Tibetan activists from four significant NGOs in Dharamshala marked International Justice Day and demonstrated against China’s abuses of human rights and atrocities on Tibetian people on Sunday.
The importance of securing accountability for some of the most serious crimes—such as genocide, murder, forced detention, and unfair imprisonment—as well as punishing offenders and bringing those who have been tortured by others justice are highlighted by International Justice Day.
Tenzin Passang, the campaign director for Students for Free Tibet, said it is important to recognise the unfair human rights conditions that exist in Tibet under the Chinese communist party’s oppression as we mark this day. Since 2009, more than 159 Tibetans have self-immolated in Tibet; the vast majority of them have perished.

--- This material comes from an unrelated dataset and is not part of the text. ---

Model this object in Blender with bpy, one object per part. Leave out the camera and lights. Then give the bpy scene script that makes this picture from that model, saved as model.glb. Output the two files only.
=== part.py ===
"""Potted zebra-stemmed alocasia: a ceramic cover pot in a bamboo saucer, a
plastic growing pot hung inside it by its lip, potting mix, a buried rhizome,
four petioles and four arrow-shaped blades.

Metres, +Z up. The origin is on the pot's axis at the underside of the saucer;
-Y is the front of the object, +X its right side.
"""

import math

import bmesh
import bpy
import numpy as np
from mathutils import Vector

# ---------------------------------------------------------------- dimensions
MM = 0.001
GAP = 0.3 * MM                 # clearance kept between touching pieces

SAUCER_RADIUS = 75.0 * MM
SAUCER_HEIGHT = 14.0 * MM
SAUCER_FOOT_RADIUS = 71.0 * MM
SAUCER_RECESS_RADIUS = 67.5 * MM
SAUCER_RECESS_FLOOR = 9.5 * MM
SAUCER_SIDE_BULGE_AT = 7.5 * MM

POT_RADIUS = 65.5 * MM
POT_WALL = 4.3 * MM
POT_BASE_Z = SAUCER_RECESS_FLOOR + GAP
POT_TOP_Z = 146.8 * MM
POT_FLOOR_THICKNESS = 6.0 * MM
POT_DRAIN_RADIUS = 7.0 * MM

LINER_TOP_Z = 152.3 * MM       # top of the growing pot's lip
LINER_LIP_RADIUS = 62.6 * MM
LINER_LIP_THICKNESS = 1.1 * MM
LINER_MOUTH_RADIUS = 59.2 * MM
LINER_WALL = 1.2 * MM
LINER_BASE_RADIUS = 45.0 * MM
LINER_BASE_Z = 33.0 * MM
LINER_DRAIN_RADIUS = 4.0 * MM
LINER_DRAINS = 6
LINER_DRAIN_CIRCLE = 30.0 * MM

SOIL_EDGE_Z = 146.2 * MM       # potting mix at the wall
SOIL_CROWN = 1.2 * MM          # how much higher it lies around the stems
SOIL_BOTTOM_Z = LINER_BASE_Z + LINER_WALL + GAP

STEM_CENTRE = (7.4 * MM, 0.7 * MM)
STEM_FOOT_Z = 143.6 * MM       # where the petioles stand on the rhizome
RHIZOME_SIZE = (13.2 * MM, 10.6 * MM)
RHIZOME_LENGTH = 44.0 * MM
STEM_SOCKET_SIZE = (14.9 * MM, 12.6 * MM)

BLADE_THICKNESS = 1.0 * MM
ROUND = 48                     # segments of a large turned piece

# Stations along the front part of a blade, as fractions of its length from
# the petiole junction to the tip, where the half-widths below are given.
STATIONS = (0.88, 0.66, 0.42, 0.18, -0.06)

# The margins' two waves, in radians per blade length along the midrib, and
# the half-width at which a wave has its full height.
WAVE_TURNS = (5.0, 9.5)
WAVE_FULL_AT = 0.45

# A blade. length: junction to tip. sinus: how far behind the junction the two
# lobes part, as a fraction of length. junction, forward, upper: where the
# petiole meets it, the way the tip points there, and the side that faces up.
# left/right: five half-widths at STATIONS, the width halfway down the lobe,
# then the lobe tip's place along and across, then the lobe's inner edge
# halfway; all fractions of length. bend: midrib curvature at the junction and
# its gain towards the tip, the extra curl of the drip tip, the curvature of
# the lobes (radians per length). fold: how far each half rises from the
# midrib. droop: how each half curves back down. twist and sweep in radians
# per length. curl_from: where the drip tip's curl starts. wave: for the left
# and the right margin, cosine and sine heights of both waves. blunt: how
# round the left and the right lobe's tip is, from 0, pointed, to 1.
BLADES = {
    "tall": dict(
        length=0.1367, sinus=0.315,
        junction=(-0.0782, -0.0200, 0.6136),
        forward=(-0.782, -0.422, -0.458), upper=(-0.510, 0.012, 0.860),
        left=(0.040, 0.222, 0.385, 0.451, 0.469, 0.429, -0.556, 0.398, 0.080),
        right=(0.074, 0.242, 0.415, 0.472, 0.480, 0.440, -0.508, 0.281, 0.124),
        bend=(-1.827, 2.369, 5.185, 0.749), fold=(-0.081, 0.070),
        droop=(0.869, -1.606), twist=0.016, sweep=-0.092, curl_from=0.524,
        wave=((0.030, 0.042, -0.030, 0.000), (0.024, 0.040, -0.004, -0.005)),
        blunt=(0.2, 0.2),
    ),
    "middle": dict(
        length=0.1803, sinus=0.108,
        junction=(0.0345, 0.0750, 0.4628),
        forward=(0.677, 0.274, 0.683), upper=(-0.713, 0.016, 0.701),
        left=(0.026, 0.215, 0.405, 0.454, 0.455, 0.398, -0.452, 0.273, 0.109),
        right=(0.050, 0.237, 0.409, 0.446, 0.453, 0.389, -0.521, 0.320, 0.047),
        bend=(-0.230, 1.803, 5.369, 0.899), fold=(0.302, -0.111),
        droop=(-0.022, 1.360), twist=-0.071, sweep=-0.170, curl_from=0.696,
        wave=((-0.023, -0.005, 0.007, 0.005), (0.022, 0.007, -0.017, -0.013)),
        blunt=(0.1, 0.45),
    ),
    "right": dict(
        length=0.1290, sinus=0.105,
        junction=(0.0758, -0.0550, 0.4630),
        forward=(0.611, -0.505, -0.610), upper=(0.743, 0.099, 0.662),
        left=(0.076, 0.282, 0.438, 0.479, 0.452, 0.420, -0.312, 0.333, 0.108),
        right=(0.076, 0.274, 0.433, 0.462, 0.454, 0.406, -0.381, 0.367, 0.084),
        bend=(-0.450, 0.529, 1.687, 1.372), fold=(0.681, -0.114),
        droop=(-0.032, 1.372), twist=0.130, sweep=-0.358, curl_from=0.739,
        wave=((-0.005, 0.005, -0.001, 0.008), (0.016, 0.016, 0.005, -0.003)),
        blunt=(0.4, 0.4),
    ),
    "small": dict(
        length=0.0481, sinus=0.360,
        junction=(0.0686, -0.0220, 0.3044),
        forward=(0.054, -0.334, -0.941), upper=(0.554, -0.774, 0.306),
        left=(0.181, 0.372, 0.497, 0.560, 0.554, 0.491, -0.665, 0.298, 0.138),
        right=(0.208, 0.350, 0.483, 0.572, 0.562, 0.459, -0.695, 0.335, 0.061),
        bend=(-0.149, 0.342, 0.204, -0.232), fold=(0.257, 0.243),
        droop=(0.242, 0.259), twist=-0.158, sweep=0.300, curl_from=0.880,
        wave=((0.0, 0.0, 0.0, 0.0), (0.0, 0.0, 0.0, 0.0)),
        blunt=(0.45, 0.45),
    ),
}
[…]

According to activists, Chinese authorities have deliberately closed down native schools in Tibet over the past ten years and replaced them with colonised residential schools, even those for young children. The Chinese government is attacking Tibetan identity by forcibly removing Tibetan children from their families and culture and placing them in state-run boarding schools, one of the most horrific instruments of colonisation.

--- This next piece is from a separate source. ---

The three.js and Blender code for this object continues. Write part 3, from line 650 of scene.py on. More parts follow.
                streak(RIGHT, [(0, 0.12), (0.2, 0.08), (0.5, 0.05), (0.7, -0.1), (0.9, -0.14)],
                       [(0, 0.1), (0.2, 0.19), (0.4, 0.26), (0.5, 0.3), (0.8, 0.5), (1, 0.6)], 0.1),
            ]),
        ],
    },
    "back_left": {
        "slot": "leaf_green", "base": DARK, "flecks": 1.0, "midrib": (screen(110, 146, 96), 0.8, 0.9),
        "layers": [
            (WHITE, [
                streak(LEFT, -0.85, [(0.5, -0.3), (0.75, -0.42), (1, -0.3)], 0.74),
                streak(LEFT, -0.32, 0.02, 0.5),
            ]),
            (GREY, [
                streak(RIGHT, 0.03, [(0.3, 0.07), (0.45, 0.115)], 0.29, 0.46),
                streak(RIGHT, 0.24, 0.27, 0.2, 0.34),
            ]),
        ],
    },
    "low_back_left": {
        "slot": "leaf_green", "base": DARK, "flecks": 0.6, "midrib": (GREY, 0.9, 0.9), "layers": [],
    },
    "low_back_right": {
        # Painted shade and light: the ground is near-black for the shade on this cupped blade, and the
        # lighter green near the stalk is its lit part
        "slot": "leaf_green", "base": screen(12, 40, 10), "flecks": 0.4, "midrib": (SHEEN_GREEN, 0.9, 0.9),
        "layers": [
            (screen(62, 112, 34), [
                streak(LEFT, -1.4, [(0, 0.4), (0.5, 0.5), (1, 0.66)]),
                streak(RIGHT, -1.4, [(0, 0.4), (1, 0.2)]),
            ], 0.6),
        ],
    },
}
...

On this International Justice Day, Lhamo Chozom, an activist with the Tibetan Women’s Association, urged world leaders, governments, organisations, and citizens to hold China responsible for its failure to provide justice to Tibet and other occupied territories.
The event was jointly organised by four Tibetan NGOs, including the Tibetan Women’s Association, the National Democratic Party of Tibet, Gu Chu Sum Movement Association of Tibet, and Students for a Free Tibet.